On 06/01/2021 16:08, Chris Wilson wrote:
Quoting Tvrtko Ursulin (2021-01-06 15:57:49)

[snip]

@@ -1363,16 +1336,16 @@ static void execlists_dequeue(struct intel_engine_cs 
*engine)
                       __unwind_incomplete_requests(engine);
last = NULL;
-             } else if (need_timeslice(engine, last) &&
-                        timeslice_expired(execlists, last)) {
+             } else if (timeslice_expired(engine, last)) {
                       ENGINE_TRACE(engine,
-                                  "expired last=%llx:%lld, prio=%d, hint=%d, 
yield?=%s\n",
-                                  last->fence.context,
-                                  last->fence.seqno,
-                                  last->sched.attr.priority,
+                                  "expired:%s last=%llx:%lld, prio=%d, hint=%d, 
yield?=%s\n",
+                                  yesno(timer_expired(&execlists->timer)),
+                                  last->fence.context, last->fence.seqno,
+                                  rq_prio(last),
                                    execlists->queue_priority_hint,
                                    yesno(timeslice_yield(execlists, last)));
+ cancel_timer(&execlists->timer);

What is this cancel for?

This branch is taken upon yielding the timeslice, but we may not submit
a new pair of contexts, leaving the timer active (and marked as
expired).

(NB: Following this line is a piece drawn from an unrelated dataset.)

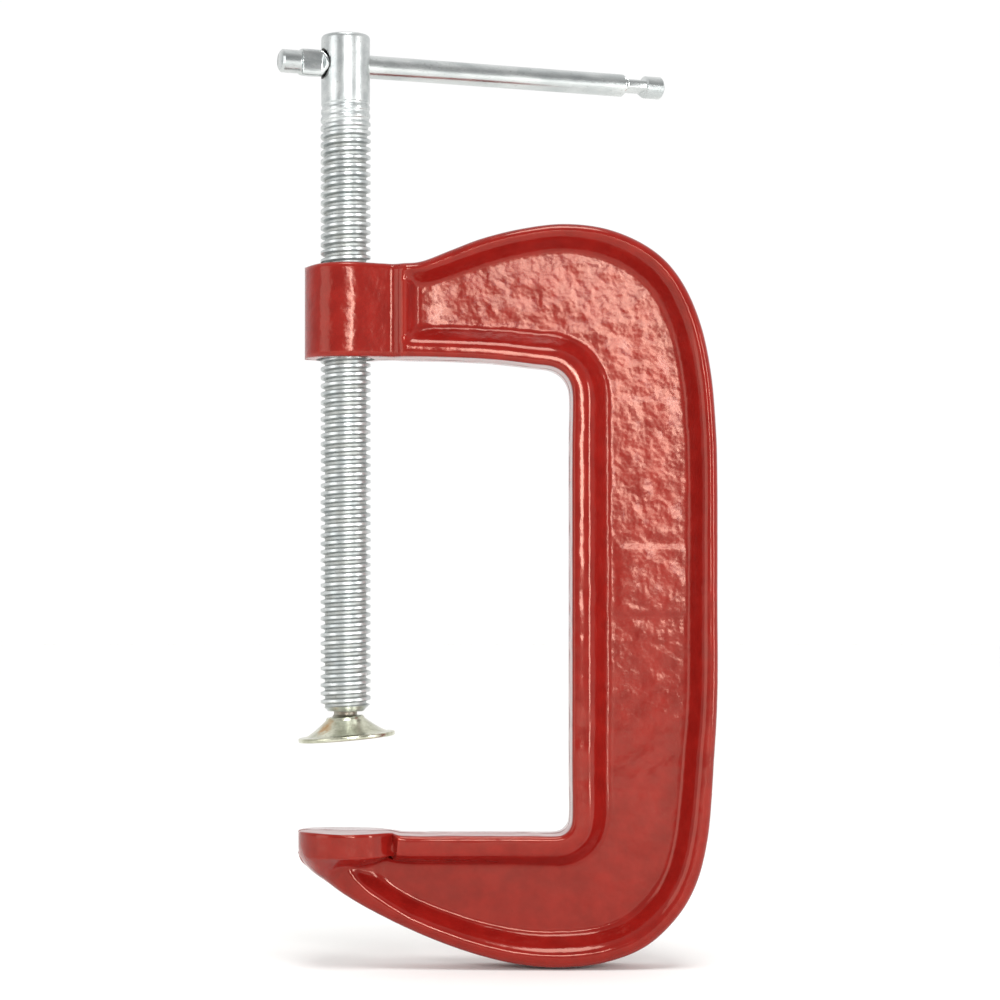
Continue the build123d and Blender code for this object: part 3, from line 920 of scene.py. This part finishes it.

Since the timer remains expired, we will continuously looped
until a context switch, or some other preemption event.

Sorry I was looking at the cancel_timer in process_csb and ended up replying at the wrong spot. The situation there seems to be removing the single timeslice related call (set_timeslice) and adding a cancel_timer which is also not obvious to me what it is about.